Is this some sort of physical media format?
Joking aside, I just don't have the space or desire to store a crate of discs for someone. If the publishers/studio wants me to store a copy of their latest "re-make of a prequel to a re-make of a book" for them then that's fine. Storage prices start at £20 per year for long-term archival. Though contracts might be terminated without notice when I decide to dump them at a charity shop.
If they want me to give up my time to actually watch their latest "re-make of a prequel to a re-make of a book" then that will cost them $£$$£. Prices on application.
Their business model is all wrong :)
You don't have an extra cubic foot of space?
Indeed. I don't own a single Blu-Ray disk - I'm not sure if I even have a BR player (possible one of my computers has a BR drive). I have no interest whatsoever in the format. DVD works1 on the rare occasions when I want to watch a recorded program.2
But this argument - "where can I store all these troublesome disks?!!" - rather strains credulity. Take 'em out of the case and put them in one of those notebook-style holders if you must. Even in a highly space-constrained environment (a Hong Kong flat, say) there must be some place you can stick something the size of a coffee-table book.
1When the menu and other aspects were designed by someone who's not suffering severe brain damage, which seems to be about 50% of the time. I rented a DVD of The Italian Job (the real one) once, and the idiots who produced it had disabled all the controls. Couldn't even pause, rewind, or fast-forward. One title for the entire film. We were interrupted halfway through and never got around to rewatching the whole thing from the beginning.
2Generally when I'm donating platelets at the Red Cross. Apheresis is about as lazy a way to give something back as I can imagine, but it does mean lying on a couch for upwards of an hour with needles in both arms, which makes it hard to do anything productive.
> What Blu-ray playback software would you recommend then?
Something that just plays the stream you are interested in.
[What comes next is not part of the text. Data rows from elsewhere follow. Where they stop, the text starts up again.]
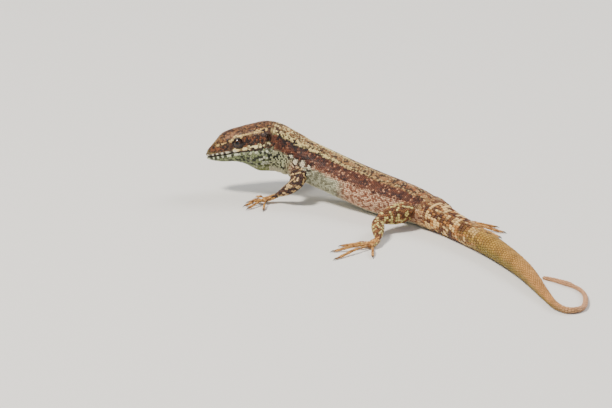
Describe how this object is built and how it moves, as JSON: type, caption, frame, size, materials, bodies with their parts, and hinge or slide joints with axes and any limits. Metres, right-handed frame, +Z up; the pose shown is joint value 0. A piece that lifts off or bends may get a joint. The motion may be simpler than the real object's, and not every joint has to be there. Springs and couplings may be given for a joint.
{
  "type": "common wall lizard, still life-size model",
  "caption": "Wall lizard at life size, belly and tail on the floor, chest and head raised, tail tip curled; parted into head, jaw, eyes, neck, trunk, hips, tail and limbs.",
  "frame": {"origin": "middle of the whole animal's bounding box in plan, on the floor it lies on", "axes": "-X towards the front of the trunk, +X towards the tail, -Y the animal's left side, +Z up"},
  "size_m": [0.1108, 0.0402, 0.0156],
  "materials": {
    "skin": "matt to satin dry scaly skin, brown with darker bands, speckles and pale flecks",
    "eye": "wet gloss, very dark iris with a thin golden ring"
  },
  "bodies": {
    "root": {"head": "skin", "lower_jaw": "skin", "eye_left": "eye", "eye_right": "eye", "neck": "skin", "trunk": "skin", "hips": "skin", "tail_1": "skin", "tail_2": "skin", "tail_3": "skin", "tail_4": "skin", "tail_5": "skin", "tail_6": "skin", "tail_7": "skin", "left_upper_arm": "skin", "left_forearm": "skin", "left_hand": "skin", "left_finger_1": "skin", "left_finger_2": "skin", "left_finger_3": "skin", "left_finger_4": "skin", "left_finger_5": "skin", "right_upper_arm": "skin", "right_forearm": "skin", "right_hand": "skin", "right_finger_1": "skin", "right_finger_2": "skin", "right_finger_3": "skin", "right_finger_4": "skin", "right_finger_5": "skin", "left_thigh": "skin", "left_shank": "skin", "left_foot": "skin", "left_toe_1": "skin", "left_toe_2": "skin", "left_toe_3": "skin", "left_toe_4": "skin", "left_toe_5": "skin", "right_thigh": "skin", "right_shank": "skin", "right_foot": "skin", "right_toe_1": "skin", "right_toe_2": "skin", "right_toe_3": "skin", "right_toe_4": "skin", "right_toe_5": "skin"}
  },
  "joints": []
}
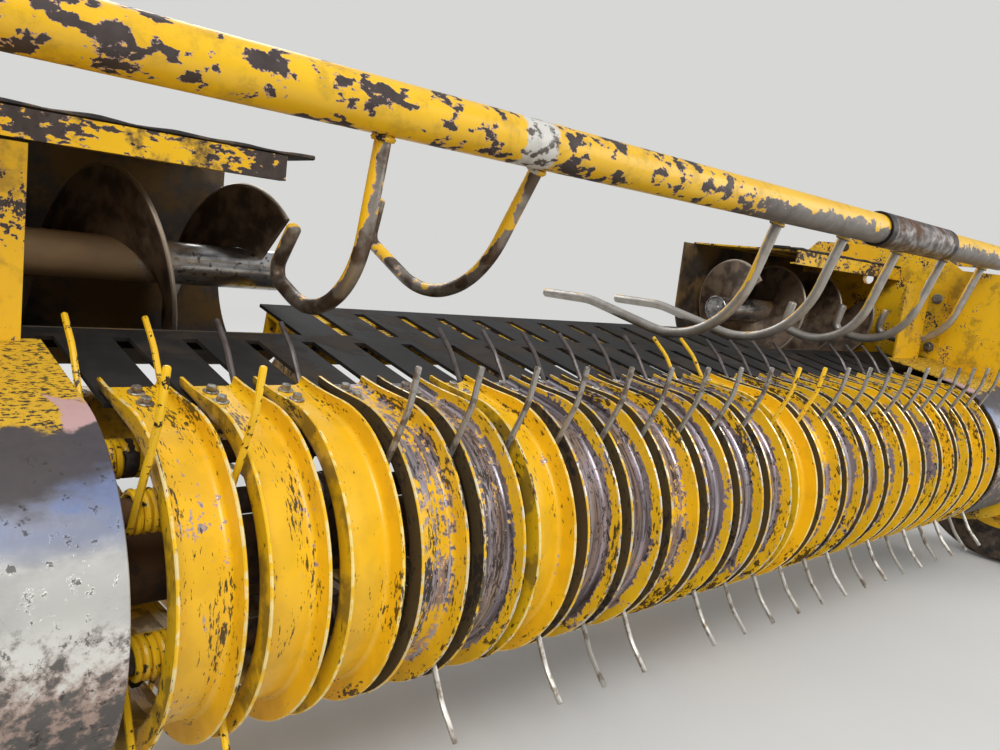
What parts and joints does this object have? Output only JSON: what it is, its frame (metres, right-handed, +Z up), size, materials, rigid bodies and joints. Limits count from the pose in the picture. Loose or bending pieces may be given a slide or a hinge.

Perversely, the MacOS BD player is a better option in this regard. Ripping the content away from the context of the rest of the disk is also a good option.
"Something that just plays the stream you are interested in. Perversely, the MacOS BD player is a better option in this regard. Ripping the content away from the context of the rest of the disk is also a good option."
Let me rephrase the question:
What Blu-ray playback software would you recommend for the IT-declined people with their 'HP Laptops'?
PowerDVD and such don't require ripping or searching for the correct stream file. HP pays something for the these programs so that people would be able to easily watch films. If HP was to replace it with another BD playback software what would you recommend? It doesn't have to be a free solution, but it should be easy to use for all those masses who buy computers from supermarkets.
"What Blu-ray playback software would you recommend then?"
I use VLC. It won't play the whole disk, but it will play the movie file in the "stream" directory, which is all I am interested in watching. I don't have to sit through several minutes of FBI warnings and skipping movie trailers etc. The biggest file in the "stream" directory usually holds the entire movie, but a few movies are split over more than one m2ts file, so you have to look at the playlist to see which order to play them.
For HP users, there should already have been an HP program called "DVD play BD" in the programs list, and it should automatically come on anytime you play a blu-ray. As soon as Secunia PSI tagged PowerDVD as vulnerable I got rid of it - which severely pissed me off, because I had payed for an upgrade trying to avoid that. The stupid program got in a fight with all the DRM spies the IAA put on my computer when I bought it, and also seemed to be trying to destroy my built in HP software. So GOOD RIDDANCE Cyberlink. See if I ever try to spend a dime on their crap ever again!!
"What Blu-ray playback software would you recommend then?"
VLC! VLC! VLC! It reads the streams, not all the useless other shit they load onto discs. If you can't be arsed to dig about for the stream, simply pop in the disc and just throw VLC at the disc and it will soon fathom out where the menu system is and show that to you.
Let me expand that, "What movie (file) playback software would you recommend then?"
VLC! VLC! VLC! Transparent source and I've yet to find a format it won't at least have a crack at playing on any platform I've used it on, Linux, Windows, OSX and Android.